Ten years ago, the biggest issue in my life was whether or not we were going to go back to Sanibel Island for spring break, or if I wanted to ask Santa for the Britney Spears CD or the Christina Aguilera one. Now that is a tough decision to make when you are 10 years old. Back then, I thought I was the busiest kid in my whole school because I took piano lessons, ice-skating lessons and played soccer. No joke, I literally begged my mom to let me quit piano because I didn’t think I had enough time. Forget about school! I was an asset to the Orange Aliens and I needed to work on my triple axle (hardy-har-har). I wish I could go back in time, slap my ten year-old self in the face and forbid her from ever complaining again.
Flash-forward ten years from ice-skates and bad neon outfits (don’t worry, it still fits) and I’m having to deal with the reality of, well…reality. Two years into college and its all coming over me like a tidal wave: here comes the rest of your life. No more waiting to see if mom bought my favorite chips and salsa at the grocery store and they are waiting for me in the pantry; no more asking dad if he can pick me up from soccer practice on his motorcycle instead of his car just because I want to feel the wind in your hair; no more expecting anything. From here on out, it’s all on you. Suddenly, those problems I had when I was ten years old seem so minuscule compared to what I have on my plate now. I mean, my own apartment? WHAT?! I can hardly trust myself to get dressed in the morning, let alone have my own place and provide for myself. And wait, what is this about a real job? You’re talking to the girl who has been a summer nanny for the past three summers. Obviously I would love to have an internship right now; I know that I need the experience and, frankly, it seems like it would be a genuinely fun experience. But let’s get back to that tidbit about me not being able to rely on my parents. Ever since the summer after senior year, my summer vacation has been devoted to making money that will last me throughout the school year. Don’t get me wrong, I don’t have a problem with this. In fact, I’m sort of glad that my parents don’t give me spending money anymore. It’s actually been a really beneficial step in growing up and getting used to that whole independence thing. But, because of this, an unpaid, full-time internship just wasn’t an option for me. And let’s be honest, in the fields of communications, PR, and new media, there are few opportunities for good internships that flood you with money.

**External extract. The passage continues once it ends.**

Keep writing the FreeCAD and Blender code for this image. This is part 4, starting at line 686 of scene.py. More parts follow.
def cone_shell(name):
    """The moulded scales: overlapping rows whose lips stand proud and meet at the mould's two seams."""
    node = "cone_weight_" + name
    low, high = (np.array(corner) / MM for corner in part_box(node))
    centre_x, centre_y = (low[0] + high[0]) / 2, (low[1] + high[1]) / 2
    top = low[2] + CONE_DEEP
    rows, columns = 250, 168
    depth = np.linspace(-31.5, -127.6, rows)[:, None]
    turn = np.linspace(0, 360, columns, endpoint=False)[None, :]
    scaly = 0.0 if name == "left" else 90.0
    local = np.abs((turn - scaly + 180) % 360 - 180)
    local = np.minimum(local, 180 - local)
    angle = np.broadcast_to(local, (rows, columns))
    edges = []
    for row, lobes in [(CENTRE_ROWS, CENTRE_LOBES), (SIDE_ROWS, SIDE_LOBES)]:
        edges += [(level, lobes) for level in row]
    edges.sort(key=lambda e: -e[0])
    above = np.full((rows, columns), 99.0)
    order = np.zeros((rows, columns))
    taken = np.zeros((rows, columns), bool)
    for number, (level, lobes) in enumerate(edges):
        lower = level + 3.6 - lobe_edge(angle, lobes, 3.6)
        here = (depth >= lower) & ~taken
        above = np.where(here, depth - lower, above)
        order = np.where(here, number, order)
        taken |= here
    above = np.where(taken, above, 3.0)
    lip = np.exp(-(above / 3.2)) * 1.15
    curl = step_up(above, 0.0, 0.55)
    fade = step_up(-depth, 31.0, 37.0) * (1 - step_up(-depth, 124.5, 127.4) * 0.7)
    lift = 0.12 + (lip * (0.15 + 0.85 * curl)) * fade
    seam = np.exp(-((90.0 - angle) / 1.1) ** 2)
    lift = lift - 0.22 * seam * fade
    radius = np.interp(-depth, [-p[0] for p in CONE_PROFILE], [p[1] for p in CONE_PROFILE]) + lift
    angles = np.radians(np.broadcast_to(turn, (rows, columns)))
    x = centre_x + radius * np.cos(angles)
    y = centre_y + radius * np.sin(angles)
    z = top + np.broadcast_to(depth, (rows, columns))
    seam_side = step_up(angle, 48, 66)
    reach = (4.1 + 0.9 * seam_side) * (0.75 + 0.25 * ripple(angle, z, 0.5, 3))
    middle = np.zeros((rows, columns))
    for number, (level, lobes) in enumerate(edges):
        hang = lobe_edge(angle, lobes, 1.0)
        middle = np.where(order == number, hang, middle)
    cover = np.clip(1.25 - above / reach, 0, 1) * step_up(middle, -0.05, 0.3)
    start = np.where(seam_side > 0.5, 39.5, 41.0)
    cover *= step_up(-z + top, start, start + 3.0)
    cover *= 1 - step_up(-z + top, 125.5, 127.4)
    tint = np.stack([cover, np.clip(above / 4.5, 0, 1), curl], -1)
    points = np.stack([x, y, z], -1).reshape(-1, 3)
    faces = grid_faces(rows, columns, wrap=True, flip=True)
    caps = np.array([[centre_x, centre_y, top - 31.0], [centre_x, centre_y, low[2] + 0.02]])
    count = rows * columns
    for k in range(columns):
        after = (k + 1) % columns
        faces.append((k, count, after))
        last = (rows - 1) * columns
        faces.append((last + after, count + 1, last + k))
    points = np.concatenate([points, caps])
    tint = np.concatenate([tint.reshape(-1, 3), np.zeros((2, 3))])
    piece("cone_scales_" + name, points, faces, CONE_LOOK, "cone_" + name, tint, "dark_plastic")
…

In addition to the whole concept of living on your own and having a career, I’m also starting to realize that my day-to-day nuisances are not what they were when I was a youngin’. For example, a list of my daily worries in middle school would be as follows: If I roll my uniform skirt one more time to make it shorter, do you think the other girls will think I am cool?; What sticker should I put on the back of my phone?; Who am I going to dance with at cotillion on Friday?; Should I put my hair up so that boys will think I don’t care or should I leave it down so I look prettier?; Whose house are we going to have our sleepover at this weekend? The bottom line is that when we were that age, our worries were practically non-existent. And the worries that we happened to have were almost always about what other people thought of you. Now, I could care less what people think of me. In all honesty, I have my friends and I know that they will be there for me no matter what, so why bother trying to impress anyone else? If people have issues with me, that’s their own fault. With this in mind, clearly, my everyday worries have changed overtime. Instead of worrying about whether people will like me or not, now I’m having to deal with slightly heavier issues: What’s that weird noise my transmission is saying and is my car going to blow up?; Am I going to graduate in time?; Am I going to be able to pay rent on time?’ When am I going to have the time to do 24 hours of community service?; Uh, mom, I’m at the doctor’s office, what’s my social security number?; Is my resume good enough to get me the job?
I guess its just hitting me a little hard that I am no longer that little blonde-headed girl whose biggest problem was remembering to wear sunscreen when she went outside. I believe John Mayer says it best- “I’m so scared of getting older, I’m only good at being young.” It’s the truth- I’m scared out of my wits. But before I get too carried away, let’s remember that I still have two more years left of college! It’s not like I have to get all serious about the rest of my life quite yet, right? Rage on, my friends.